##### DATASET SECTION

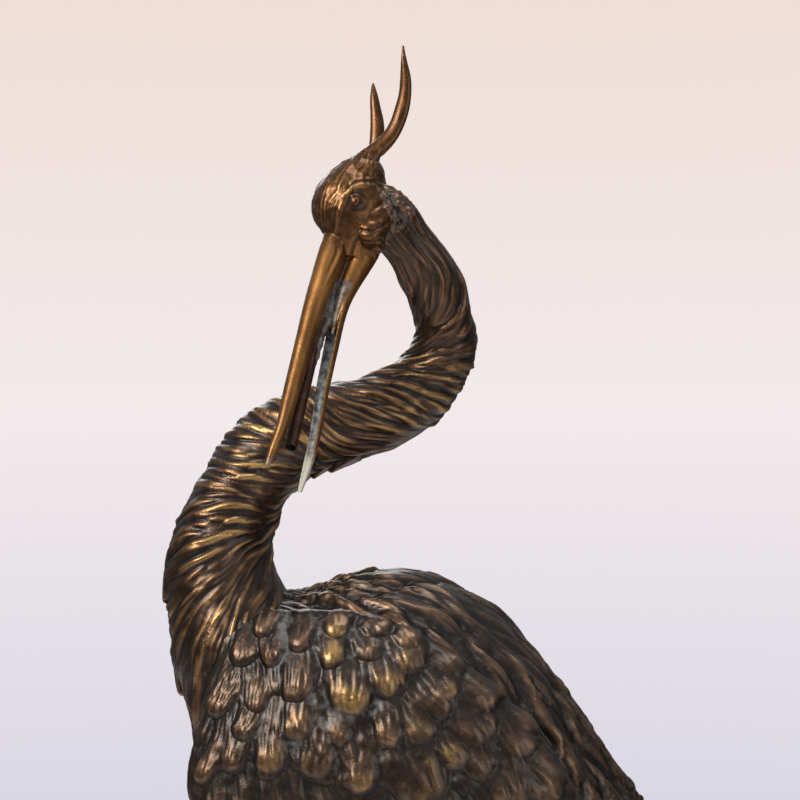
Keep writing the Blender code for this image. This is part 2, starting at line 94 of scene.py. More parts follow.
LEGS = {
    1: [(62, 40, 560, 62), (63, 34, 500, 46), (62, 24, 440, 27), (60, 17, 398, 16), (59, 12, 340, 11.5), (58.5, 9, 305, 12),
        (58, 8, 283, 15.5), (58, 4, 262, 13), (58, -4, 225, 9.5), (58, -20, 140, 9), (58, -31, 76, 9.5), (58, -36, 56, 12)],
    -1: [(-62, 60, 560, 62), (-63, 62, 500, 46), (-62, 62, 440, 27), (-60, 62, 398, 16), (-59, 63, 340, 11.5), (-58.5, 64, 305, 12),
         (-58, 65, 283, 15.5), (-58, 62, 262, 13), (-58, 56, 225, 9.5), (-58, 48, 140, 9), (-58, 42, 76, 9.5), (-58, 40, 56, 12)],
}
TOES = [(-26, 92), (0, 104), (26, 92), (180, 40)]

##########

_DIRECTIVE_
Write out every line of the material again, exactly as it reads.

_EXERCISE RESPONSE_
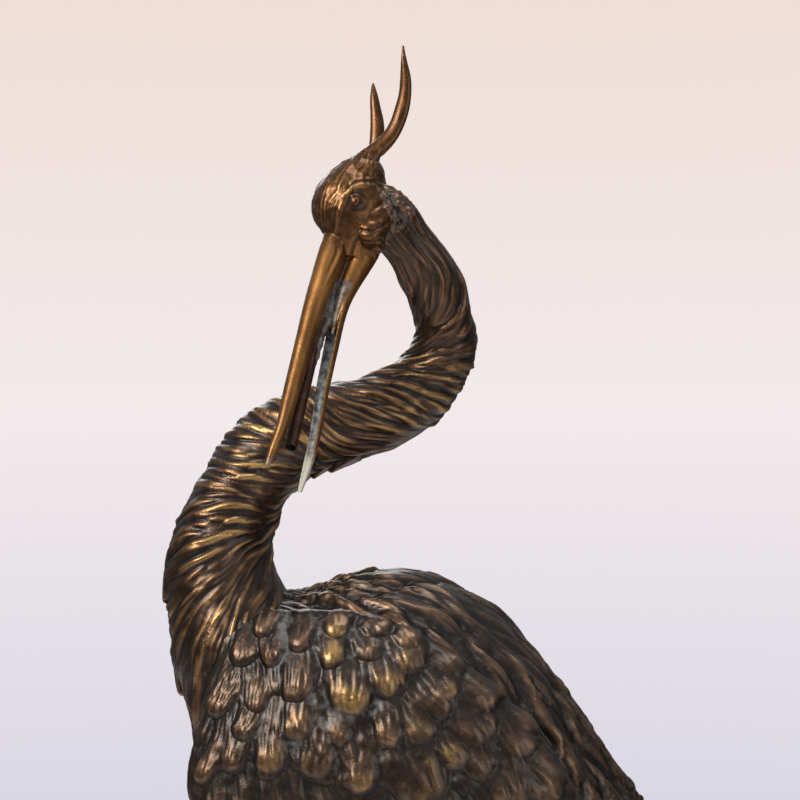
Keep writing the Blender code for this image. This is part 2, starting at line 94 of scene.py. More parts follow.
LEGS = {
    1: [(62, 40, 560, 62), (63, 34, 500, 46), (62, 24, 440, 27), (60, 17, 398, 16), (59, 12, 340, 11.5), (58.5, 9, 305, 12),
        (58, 8, 283, 15.5), (58, 4, 262, 13), (58, -4, 225, 9.5), (58, -20, 140, 9), (58, -31, 76, 9.5), (58, -36, 56, 12)],
    -1: [(-62, 60, 560, 62), (-63, 62, 500, 46), (-62, 62, 440, 27), (-60, 62, 398, 16), (-59, 63, 340, 11.5), (-58.5, 64, 305, 12),
         (-58, 65, 283, 15.5), (-58, 62, 262, 13), (-58, 56, 225, 9.5), (-58, 48, 140, 9), (-58, 42, 76, 9.5), (-58, 40, 56, 12)],
}
TOES = [(-26, 92), (0, 104), (26, 92), (180, 40)]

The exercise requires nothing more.